A: It’s an accurate assessment for a lot of art produced today. My paintings are based on my surroundings and observations and I hope they transcend technique. Hyperrealist paintings that don’t reveal something of the human condition leave me cold.
Q: In your painting “Mr. W / Lubbock, Texas” you have achieved some remarkable atmosphere. Is it fair to say that paintings like this are edging towards abstraction?
A: Yes. This painting was influenced in part by the work of John Zurier.
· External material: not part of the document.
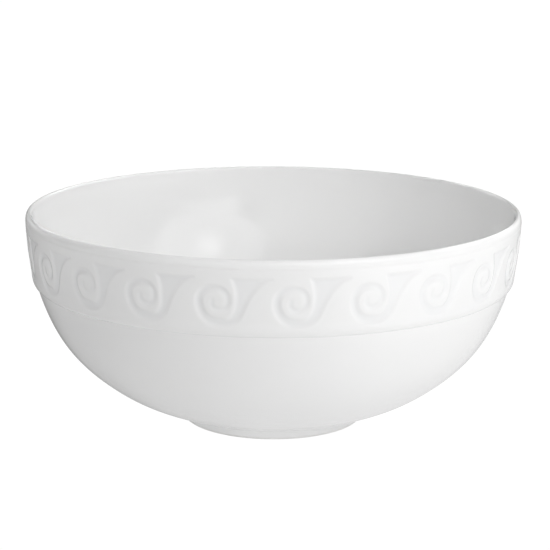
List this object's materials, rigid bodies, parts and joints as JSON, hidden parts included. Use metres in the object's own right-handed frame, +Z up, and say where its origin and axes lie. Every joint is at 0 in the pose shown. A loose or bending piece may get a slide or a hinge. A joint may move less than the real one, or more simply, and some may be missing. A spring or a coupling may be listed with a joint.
{
  "type": "serving bowl",
  "caption": "Round white porcelain serving bowl with a raised band of running scrolls below the lip and a low foot ring.",
  "frame": {"origin": "on the bowl's axis, on the plane that the foot ring rests on", "axes": "+Z up along the bowl's axis of revolution; the scroll band is seen from -Y and reads left to right along +X"},
  "size_m": [0.2496, 0.2496, 0.1085],
  "materials": {
    "porcelain_body": "fired, matte where bare",
    "frieze_porcelain": "gloss clear glaze over white",
    "foot_porcelain": "glazed on the sides, bare and matte on the resting face",
    "clear_glaze": "gloss"
  },
  "bodies": {
    "root": {"bowl_body": "porcelain_body", "frieze_band": "frieze_porcelain", "foot_ring": "foot_porcelain", "liner_glaze": "clear_glaze", "outer_glaze": "clear_glaze", "base_glaze": "clear_glaze"}
  },
  "joints": []
}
I’m also a big fan of Frederick Hammersley’s geometric paintings, the winter scenes of tonalist Bruce Crane and anything pre 1900 from John Francis Murphy.
I am consciously trying to simplify certain compositions while infusing elements of abstraction and tonalism.
Q: What do you want visitors to your exhibition to experience when they see your show?
A: I want them to have a spiritual experience. Or at the very least, a newfound awareness and appreciation of their surroundings.
Q: Rod, I know that you also collect paintings: tell me something about your collection.
A: It’s very eclectic; ranging from a 7 x 7 foot canvas by contemporary artist Andy Piedilato down to a 4 x 6 inch study by Richard Estes. A drawing, dating back to 17th century Italy, hangs in our den next to a small 19th century painting by Spanish artist Eduardo Zamacois y Zabala. Scattered throughout our walls are a few modest Hudson River School paintings, including works by A.T. Bricher and Samuel Lancaster Gerry.
Most of our collection has come to us by way of trades and auctions. If money was no object, I’d be scooping up works by Ralph Albert Blakelock and John Francis Murphy.